A new period, during which man lived upon our globe, and which has not until our own epoch been suspected, is now revealed in the most incontestable manner; and among the remains of human industry referable to that remote epoch, are found objects of coloured glass. It must be remarked that coloured glass is much more easily obtained than glass without colour, and that the latter has been produced with ease only in quite modern times.
Without departing from historic times, but only reverting to their most ancient ages, we find that the Egyptians understood very early the manufacture of glass, and especially the coloured glasses. The design of an Egyptian vase of blue glass, ornamented with white and yellow, is given in Fig. 92. In quality of material, in form, in elegance of ornamentation and harmony of colouring, this vase is in no respect inferior to the best productions of the present day, and yet it must have issued from the hands of the Egyptian workman four thousand years ago.
In Figs. 91, 93, 94, 95, and 96, the objects represented are of ceramic paste. From an artistic point of view, these objects are of no value, but the delicacy of their details is well worth notice, especially when we consider that they must have been moulded when the matter was in a soft state.
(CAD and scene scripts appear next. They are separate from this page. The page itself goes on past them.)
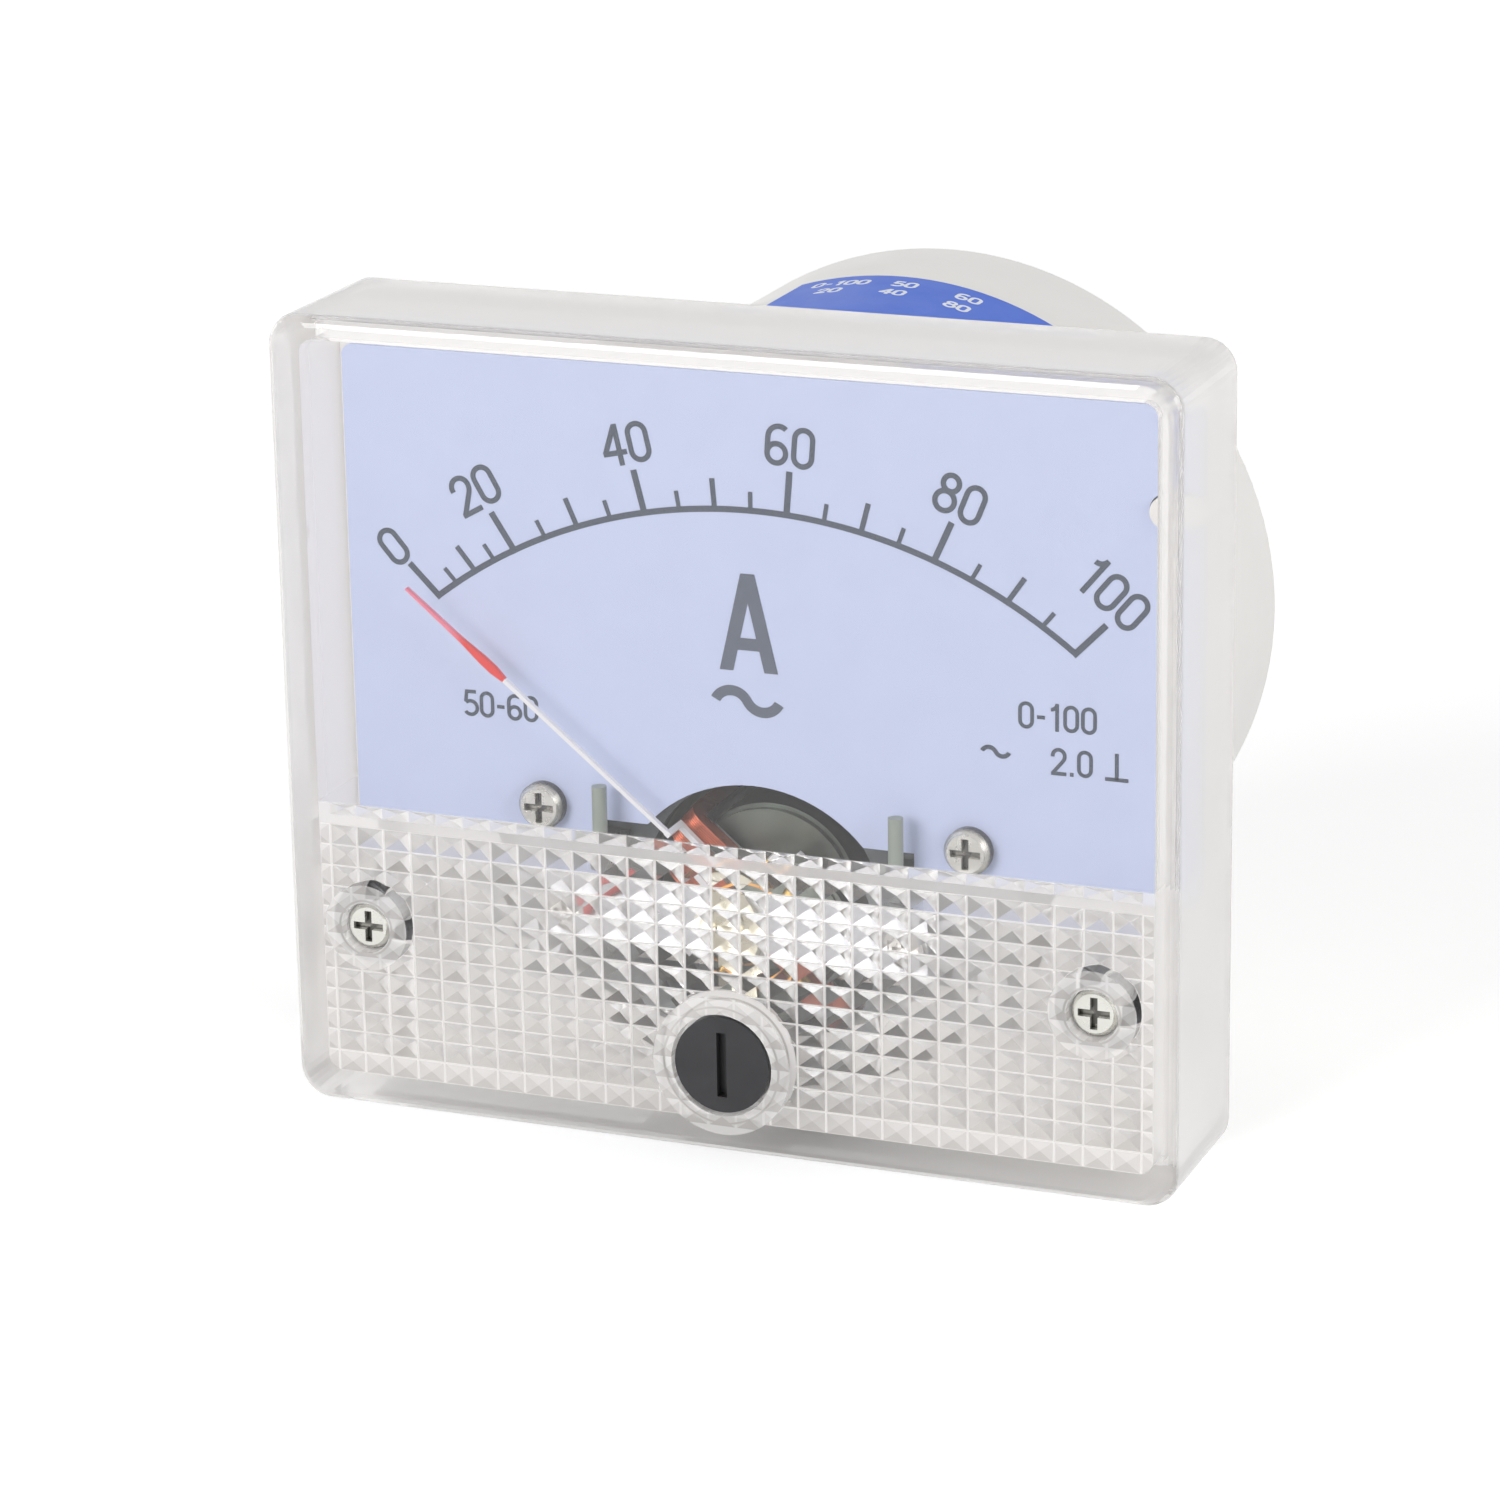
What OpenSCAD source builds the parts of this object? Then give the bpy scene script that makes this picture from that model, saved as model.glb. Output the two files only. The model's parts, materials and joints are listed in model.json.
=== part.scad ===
// Rectangular panel meter with a round case behind the panel.
// Moving-coil movement with a ring yoke, rectifier and small current transformer.
// Millimetres, +Z up, the dial faces -Y. The origin is on the case's axis in the panel's front face.

/* [Cover] */
// Width of the clear cover
cover_w = 64; // [62:0.5:70]
// Height of the clear cover
cover_h = 56; // [54:0.5:62]
// Depth of the cover in front of the panel
cover_depth = 12.2; // [12:0.1:14]
// Thickness of the window
window_t = 2; // [1.6:0.1:2.2]
// Thickness of the skirt
skirt_t = 1.9; // [1.4:0.1:2]
// Radius of the upright corners
cover_corner_r = 2.2; // [1:0.1:3]
// Radius of the front edge
cover_edge_r = 0.8; // [0.2:0.1:1]

/* [Prism field] */
// Top of the prism field
prism_top_z = -6.5; // [-7:0.1:-6]
// Width of one prism
prism_pitch_x = 2.02; // [1.6:0.01:3]
// Height of one prism
prism_pitch_z = 1.51; // [1.2:0.01:3]
// Height of the small prisms in the first row
prism_first_row = 0.8; // [0.6:0.1:1.4]
// Smooth strip between the first row and the others
prism_strip = 0.7; // [0.4:0.1:1.2]
// How far a prism stands in from the window
prism_depth = 0.6; // [0.3:0.05:0.7]
// Smooth margin between the prism field and the skirt
prism_margin = 0.15; // [0.1:0.05:1]

/* [Case] */
// Outer radius of the round case
case_r = 25; // [24.5:0.1:25.5]
// Wall of the round case
case_wall = 2; // [1.5:0.1:2.2]
// Length of the round case behind the panel
case_depth = 34.4; // [34:0.2:40]
// Thickness of the rear wall
rear_wall_t = 2; // [1.5:0.1:3]
// Radius of the rear edge
case_edge_r = 0.8; // [0.3:0.1:1.2]
// Thickness of the flange that closes the cover
flange_t = 1.8; // [1.4:0.1:2]
// Width of the rim that carries the dial
rim_t = 1.4; // [1.2:0.1:1.8]
// Gap between the flange and the skirt
flange_gap = 0.1; // [0.05:0.05:0.3]

/* [Label] */
// Thickness of the label
label_t = 0.1; // [0.05:0.05:0.2]
// Half of the angle that the label covers
label_half_angle = 36; // [20:1:60]
// How far the label's middle is turned from the top, to the right
label_turn = 19; // [-40:1:40]
// Front edge of the label, behind the panel
label_front_y = 5; // [3:0.5:12]
// Rear edge of the label, behind the panel
label_rear_y = 23.6; // [20:0.2:30]

/* [Dial] */
// Gap between the dial plate's sides and the flange's edge
dial_side_gap = 0.3; // [0.1:0.05:0.7]
// Bottom edge of the dial plate
dial_bottom_z = -9.3; // [-9.4:0.1:-9]
// Thickness of the dial plate
dial_t = 0.5; // [0.3:0.05:0.6]
// Depth from the cover's front to the dial's face
dial_face_depth = 7.5; // [7.4:0.05:7.6]
// Radius of the opening over the movement
opening_r = 10.46; // [10.3:0.02:10.8]
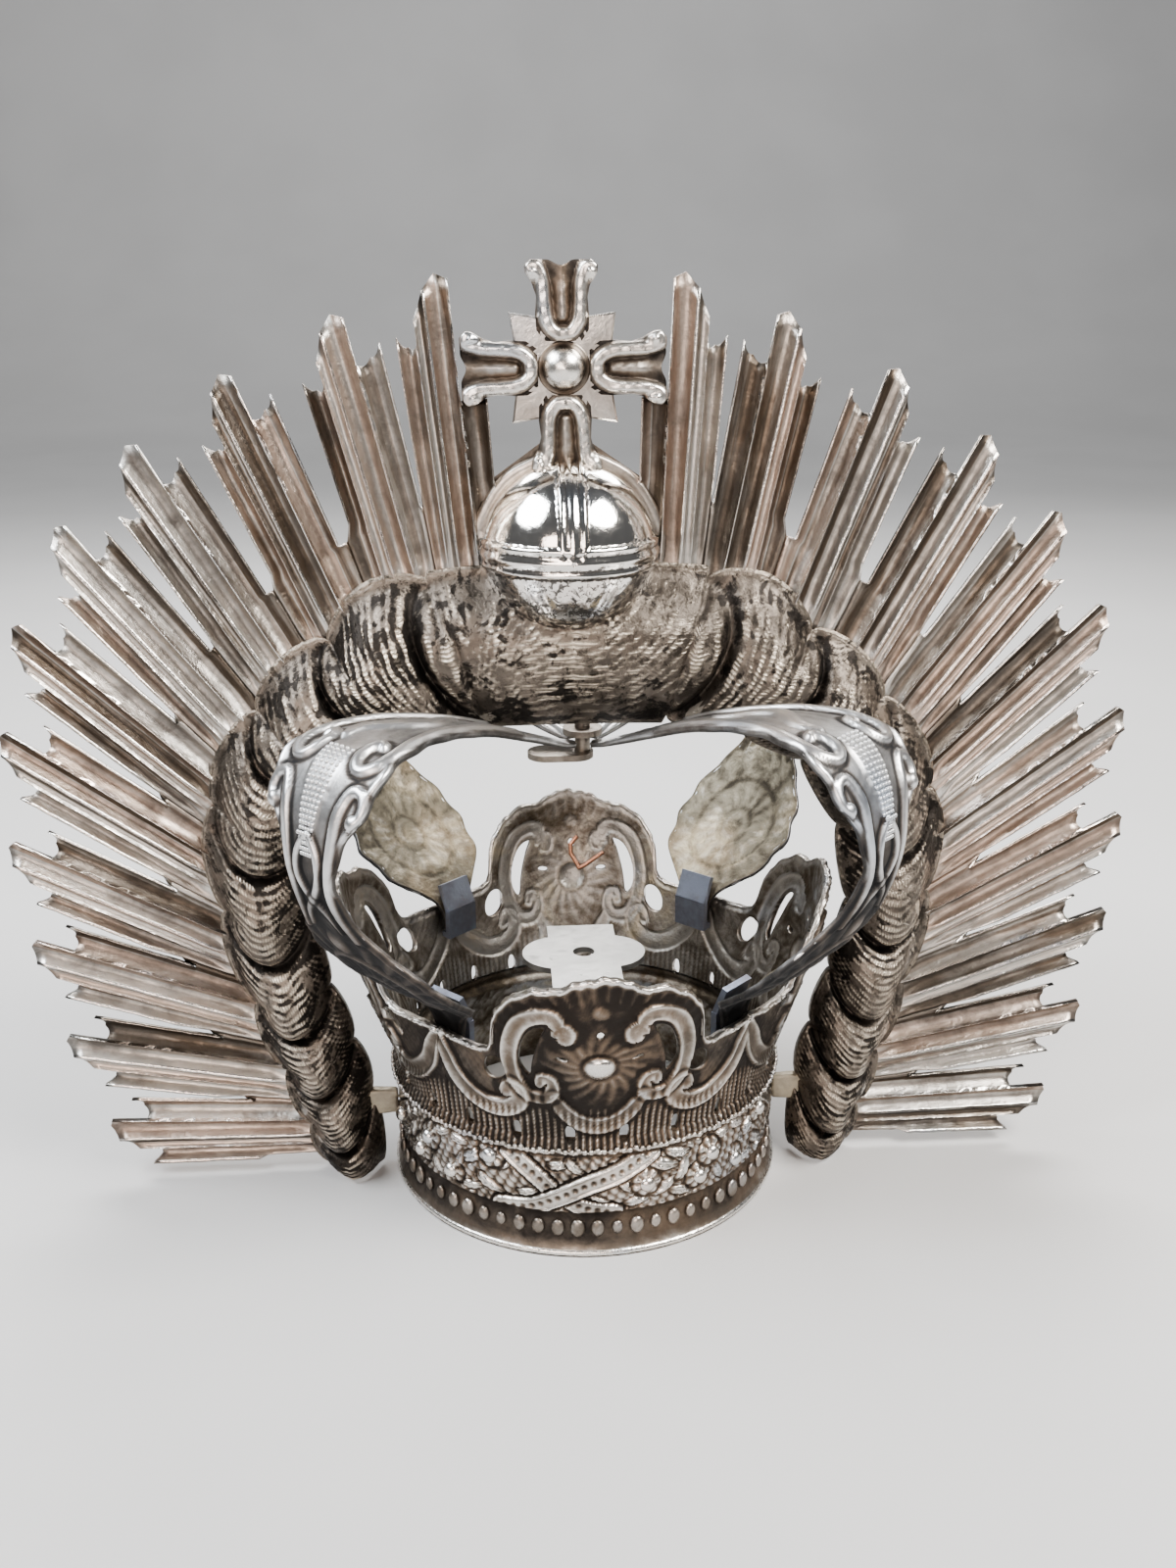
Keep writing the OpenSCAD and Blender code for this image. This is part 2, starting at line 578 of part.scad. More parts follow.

In the time of Pliny, the manufacture of false stones was far advanced as a branch of industry among the Romans. There existed several treatises upon the subject; and Pliny declared that it was a difficult task to distinguish between the false and the true. Not only in Rome were false stones in vogue, but, according to Pliny, the Indians counterfeited jewels with success, especially opals.
The processes that Pliny was so careful not to divulge, were not held sacred with the same scrupulousness by the alchemists of the twelfth and thirteenth centuries. Both Albertus Magnus and St. Thomas Aquinas refer openly to this subject; and the latter in his treatise on the Essence of Minerals, states explicitly that there were “men who fabricated artificial jewels.”
Among the precious stones counterfeited, he instances the hyacinth, sapphire, emerald, ruby, and topaz. At the commencement of the Renaissance the fabrication of false stones still continued; but it was not yet separated from much hesitation and experiment. Cardan proves this in his curious receipts.
A century later we perceive by the descriptions of Kircher that the industry had greatly advanced. To the unburned “brick” of Cardan, in whose cavity his mixture for precious stones was heated, excellent crucibles had succeeded; special furnaces had replaced the brick-kiln; and in the time of Kircher, that is to say, about the middle of the seventeenth century, false stones were no longer manufactured according to methods differing for each stone, but according to a general formula much the same as that followed at the present day.
No other proof is needed than the writings of Kircher to dissipate the error that has ascribed the invention of strass—a peculiar kind of glass of considerable refractive power, which forms the base of all modern artificial gems—to a workman of that name, towards the close of the last century. This production was perfectly well known in the middle ages; and it was used for exactly the same purposes as it is used for to-day—for decoration, and the counterfeiting of precious stones. It is distinguished from ordinary glass by the presence of about 50 per cent, of oxide of lead among its constituents.